═════ TASK INPUT

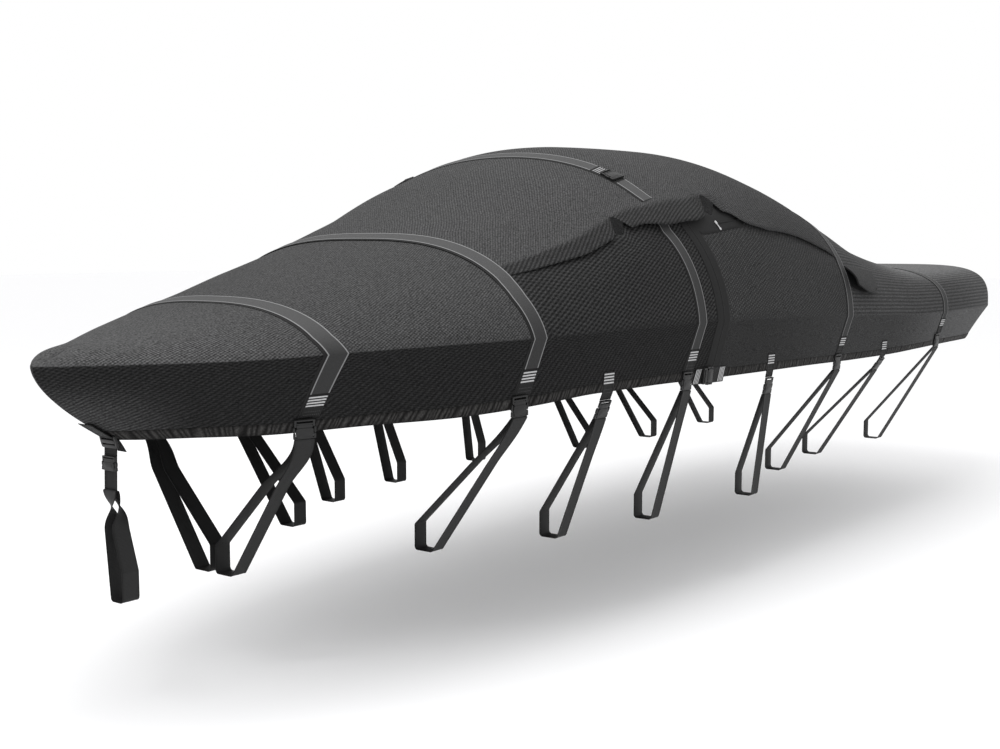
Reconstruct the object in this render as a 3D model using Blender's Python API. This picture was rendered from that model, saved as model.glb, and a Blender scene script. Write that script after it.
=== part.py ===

══════════
═════ TASK INPUT

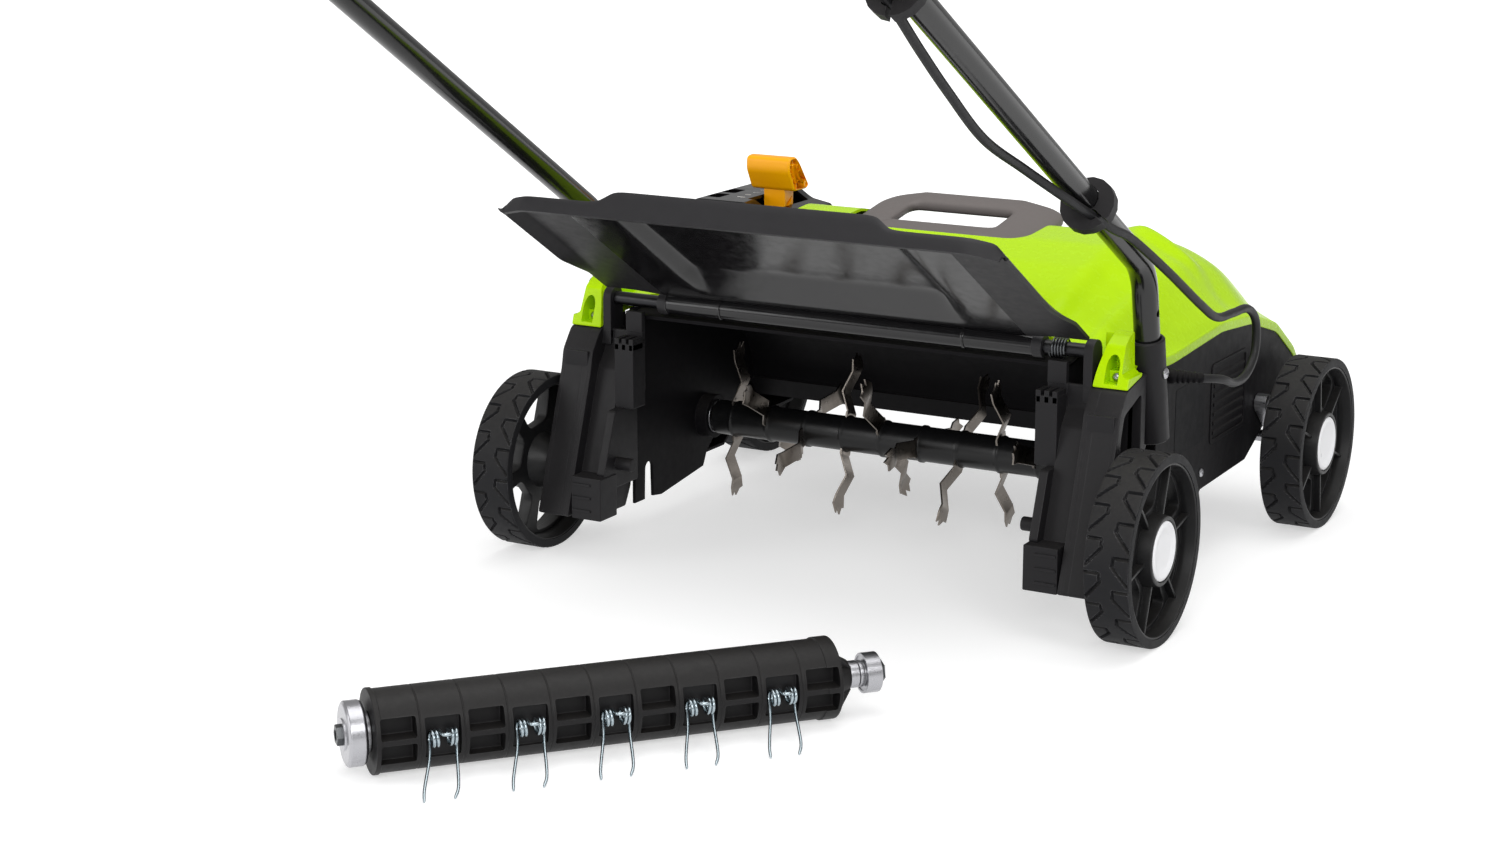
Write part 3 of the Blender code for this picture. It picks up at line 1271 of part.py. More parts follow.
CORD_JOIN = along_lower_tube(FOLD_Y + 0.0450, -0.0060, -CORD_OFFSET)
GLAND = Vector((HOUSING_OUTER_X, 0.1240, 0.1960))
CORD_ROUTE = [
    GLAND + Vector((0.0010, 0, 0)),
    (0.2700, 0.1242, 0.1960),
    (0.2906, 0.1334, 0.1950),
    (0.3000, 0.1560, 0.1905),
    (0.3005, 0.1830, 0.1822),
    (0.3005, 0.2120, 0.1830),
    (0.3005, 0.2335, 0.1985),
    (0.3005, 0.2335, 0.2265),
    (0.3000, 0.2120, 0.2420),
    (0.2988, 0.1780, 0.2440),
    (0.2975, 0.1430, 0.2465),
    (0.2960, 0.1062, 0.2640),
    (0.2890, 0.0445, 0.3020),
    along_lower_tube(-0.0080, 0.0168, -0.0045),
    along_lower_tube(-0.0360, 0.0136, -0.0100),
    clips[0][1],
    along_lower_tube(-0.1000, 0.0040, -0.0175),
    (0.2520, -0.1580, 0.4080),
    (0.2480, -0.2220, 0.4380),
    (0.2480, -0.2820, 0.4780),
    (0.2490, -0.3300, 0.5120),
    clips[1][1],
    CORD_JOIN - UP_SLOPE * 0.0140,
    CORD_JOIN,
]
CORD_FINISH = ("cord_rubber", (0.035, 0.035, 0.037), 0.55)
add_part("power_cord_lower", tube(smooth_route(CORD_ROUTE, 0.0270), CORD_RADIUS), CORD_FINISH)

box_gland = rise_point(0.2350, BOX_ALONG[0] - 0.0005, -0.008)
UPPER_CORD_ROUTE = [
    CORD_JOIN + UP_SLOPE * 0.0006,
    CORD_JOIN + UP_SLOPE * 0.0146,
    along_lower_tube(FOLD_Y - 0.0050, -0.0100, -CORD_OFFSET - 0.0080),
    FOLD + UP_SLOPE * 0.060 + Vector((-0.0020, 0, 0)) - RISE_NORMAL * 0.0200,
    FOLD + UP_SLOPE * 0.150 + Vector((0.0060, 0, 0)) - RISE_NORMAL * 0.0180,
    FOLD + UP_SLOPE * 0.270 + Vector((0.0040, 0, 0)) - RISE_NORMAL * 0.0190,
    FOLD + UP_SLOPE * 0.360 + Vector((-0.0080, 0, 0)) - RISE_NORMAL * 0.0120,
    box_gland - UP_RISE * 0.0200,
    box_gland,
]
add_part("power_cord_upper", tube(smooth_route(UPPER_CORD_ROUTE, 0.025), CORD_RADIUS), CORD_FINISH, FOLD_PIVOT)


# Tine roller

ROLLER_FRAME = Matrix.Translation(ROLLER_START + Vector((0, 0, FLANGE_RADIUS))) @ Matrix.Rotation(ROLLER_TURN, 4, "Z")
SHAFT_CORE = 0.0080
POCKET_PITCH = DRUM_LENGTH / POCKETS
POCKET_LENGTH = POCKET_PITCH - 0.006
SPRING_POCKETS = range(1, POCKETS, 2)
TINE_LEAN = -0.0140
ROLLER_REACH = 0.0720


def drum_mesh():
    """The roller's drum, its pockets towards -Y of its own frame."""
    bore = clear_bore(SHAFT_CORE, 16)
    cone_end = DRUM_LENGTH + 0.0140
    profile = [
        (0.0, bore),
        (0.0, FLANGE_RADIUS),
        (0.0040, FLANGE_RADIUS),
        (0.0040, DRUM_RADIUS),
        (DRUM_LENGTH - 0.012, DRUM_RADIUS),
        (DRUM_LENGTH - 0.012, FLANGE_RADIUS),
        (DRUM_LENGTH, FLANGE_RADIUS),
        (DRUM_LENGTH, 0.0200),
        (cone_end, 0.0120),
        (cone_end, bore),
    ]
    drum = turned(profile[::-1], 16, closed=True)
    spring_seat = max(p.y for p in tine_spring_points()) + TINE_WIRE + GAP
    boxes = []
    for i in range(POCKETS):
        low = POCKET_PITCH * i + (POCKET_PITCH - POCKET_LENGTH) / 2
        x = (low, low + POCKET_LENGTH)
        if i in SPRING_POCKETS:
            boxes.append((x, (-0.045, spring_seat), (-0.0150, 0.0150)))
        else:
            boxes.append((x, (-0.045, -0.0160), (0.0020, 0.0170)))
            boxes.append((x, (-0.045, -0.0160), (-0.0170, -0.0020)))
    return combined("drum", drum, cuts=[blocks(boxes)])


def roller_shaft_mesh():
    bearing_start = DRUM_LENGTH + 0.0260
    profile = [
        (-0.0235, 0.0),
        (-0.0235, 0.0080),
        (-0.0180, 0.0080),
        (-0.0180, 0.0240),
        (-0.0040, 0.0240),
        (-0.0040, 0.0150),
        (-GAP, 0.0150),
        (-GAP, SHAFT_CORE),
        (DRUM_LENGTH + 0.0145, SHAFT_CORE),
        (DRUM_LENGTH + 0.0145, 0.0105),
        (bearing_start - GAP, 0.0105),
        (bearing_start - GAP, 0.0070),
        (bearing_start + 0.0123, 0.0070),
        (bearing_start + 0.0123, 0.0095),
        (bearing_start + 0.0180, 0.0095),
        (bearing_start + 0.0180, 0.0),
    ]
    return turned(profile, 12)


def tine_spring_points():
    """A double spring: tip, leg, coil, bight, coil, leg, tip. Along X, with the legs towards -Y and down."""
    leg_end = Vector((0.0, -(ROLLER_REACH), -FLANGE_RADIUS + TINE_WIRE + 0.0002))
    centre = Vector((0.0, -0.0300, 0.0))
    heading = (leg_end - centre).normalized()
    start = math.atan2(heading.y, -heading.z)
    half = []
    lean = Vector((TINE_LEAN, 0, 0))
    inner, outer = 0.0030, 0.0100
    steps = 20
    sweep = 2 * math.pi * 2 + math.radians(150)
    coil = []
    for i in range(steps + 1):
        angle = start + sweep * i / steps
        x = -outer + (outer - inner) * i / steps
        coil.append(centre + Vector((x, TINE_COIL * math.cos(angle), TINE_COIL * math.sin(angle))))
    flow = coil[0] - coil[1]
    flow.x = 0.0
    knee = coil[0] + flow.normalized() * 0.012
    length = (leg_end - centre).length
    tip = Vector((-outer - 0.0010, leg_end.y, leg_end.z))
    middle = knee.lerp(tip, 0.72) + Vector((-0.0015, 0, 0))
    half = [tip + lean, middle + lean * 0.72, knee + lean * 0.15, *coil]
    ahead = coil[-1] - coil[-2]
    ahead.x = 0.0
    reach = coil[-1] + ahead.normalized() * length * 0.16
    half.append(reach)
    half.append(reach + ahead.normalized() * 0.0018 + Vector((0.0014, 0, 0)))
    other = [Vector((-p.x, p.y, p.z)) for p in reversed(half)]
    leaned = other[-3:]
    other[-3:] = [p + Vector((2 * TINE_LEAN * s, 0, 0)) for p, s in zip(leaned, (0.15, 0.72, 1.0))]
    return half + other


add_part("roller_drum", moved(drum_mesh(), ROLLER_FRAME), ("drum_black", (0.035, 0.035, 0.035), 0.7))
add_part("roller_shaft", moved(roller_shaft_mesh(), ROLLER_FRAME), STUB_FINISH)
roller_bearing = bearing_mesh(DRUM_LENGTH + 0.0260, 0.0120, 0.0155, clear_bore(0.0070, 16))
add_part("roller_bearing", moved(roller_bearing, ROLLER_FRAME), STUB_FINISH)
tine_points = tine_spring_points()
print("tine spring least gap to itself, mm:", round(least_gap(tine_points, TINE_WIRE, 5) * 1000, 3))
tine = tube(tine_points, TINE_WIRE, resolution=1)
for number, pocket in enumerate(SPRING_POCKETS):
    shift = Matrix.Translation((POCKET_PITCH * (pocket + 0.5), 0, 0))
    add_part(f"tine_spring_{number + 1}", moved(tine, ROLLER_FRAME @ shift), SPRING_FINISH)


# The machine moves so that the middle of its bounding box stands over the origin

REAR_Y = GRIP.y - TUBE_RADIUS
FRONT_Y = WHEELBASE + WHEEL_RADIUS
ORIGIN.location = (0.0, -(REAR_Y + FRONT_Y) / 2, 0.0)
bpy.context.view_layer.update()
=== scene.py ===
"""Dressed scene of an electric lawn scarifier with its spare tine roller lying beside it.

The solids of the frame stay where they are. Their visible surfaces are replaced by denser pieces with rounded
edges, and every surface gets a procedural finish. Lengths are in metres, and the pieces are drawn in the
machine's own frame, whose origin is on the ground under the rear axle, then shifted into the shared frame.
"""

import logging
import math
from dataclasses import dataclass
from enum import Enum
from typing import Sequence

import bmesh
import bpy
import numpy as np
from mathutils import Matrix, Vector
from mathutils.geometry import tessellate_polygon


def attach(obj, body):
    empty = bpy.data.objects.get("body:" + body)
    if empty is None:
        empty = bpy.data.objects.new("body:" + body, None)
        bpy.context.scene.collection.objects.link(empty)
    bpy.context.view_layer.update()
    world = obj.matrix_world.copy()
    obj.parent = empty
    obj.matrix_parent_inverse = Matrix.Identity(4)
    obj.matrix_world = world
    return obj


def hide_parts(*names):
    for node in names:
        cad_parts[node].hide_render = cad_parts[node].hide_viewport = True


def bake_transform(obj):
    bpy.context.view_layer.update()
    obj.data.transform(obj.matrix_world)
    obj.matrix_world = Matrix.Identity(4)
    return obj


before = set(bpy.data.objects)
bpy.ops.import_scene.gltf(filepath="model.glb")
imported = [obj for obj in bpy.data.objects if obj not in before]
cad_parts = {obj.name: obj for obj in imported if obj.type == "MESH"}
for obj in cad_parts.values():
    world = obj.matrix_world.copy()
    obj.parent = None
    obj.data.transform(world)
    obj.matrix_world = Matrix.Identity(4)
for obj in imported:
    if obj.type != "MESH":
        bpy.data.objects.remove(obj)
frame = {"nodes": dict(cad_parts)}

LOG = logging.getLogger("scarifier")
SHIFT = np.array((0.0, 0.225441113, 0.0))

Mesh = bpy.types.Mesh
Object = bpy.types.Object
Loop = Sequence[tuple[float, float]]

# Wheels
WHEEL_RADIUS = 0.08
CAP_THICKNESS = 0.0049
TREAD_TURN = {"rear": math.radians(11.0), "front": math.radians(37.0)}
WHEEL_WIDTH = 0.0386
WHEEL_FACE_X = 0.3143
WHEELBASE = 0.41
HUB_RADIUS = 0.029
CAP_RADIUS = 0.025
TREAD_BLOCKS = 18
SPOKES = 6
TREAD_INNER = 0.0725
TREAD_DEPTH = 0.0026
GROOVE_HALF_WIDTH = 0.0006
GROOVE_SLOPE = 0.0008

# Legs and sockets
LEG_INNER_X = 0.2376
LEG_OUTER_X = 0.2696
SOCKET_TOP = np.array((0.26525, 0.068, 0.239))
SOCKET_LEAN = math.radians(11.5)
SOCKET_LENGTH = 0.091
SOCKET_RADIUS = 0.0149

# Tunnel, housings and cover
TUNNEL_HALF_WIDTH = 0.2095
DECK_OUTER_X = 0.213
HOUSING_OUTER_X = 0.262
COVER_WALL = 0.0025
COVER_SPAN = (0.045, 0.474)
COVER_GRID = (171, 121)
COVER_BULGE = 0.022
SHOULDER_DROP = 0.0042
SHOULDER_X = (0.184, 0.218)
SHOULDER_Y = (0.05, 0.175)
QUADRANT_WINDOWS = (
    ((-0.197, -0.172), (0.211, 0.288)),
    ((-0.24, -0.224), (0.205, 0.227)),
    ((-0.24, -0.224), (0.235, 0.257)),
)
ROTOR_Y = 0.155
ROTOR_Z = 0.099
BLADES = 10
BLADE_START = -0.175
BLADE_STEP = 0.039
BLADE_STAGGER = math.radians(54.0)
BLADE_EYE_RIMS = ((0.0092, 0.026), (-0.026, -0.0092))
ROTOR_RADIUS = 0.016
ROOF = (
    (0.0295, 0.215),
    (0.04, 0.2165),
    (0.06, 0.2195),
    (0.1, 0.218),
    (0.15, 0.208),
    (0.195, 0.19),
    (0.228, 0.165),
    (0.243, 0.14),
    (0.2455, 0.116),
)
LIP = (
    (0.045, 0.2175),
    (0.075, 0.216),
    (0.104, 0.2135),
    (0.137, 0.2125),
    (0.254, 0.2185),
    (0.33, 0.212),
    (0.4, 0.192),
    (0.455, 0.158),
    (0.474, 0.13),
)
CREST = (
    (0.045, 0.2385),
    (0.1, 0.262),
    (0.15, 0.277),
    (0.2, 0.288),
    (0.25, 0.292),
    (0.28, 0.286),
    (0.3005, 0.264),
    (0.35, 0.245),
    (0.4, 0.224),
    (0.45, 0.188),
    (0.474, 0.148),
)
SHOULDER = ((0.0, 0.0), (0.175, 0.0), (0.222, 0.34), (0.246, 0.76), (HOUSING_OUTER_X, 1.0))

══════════

== DIRECTIONS FOR THIS TASK ==
All lines above from the one containing "# The machine" to the one containing "lying beside it." must be repeated exactly, both lines included, and no others.

== EXERCISE RESULT ==
# The machine moves so that the middle of its bounding box stands over the origin

REAR_Y = GRIP.y - TUBE_RADIUS
FRONT_Y = WHEELBASE + WHEEL_RADIUS
ORIGIN.location = (0.0, -(REAR_Y + FRONT_Y) / 2, 0.0)
bpy.context.view_layer.update()
=== scene.py ===
"""Dressed scene of an electric lawn scarifier with its spare tine roller lying beside it.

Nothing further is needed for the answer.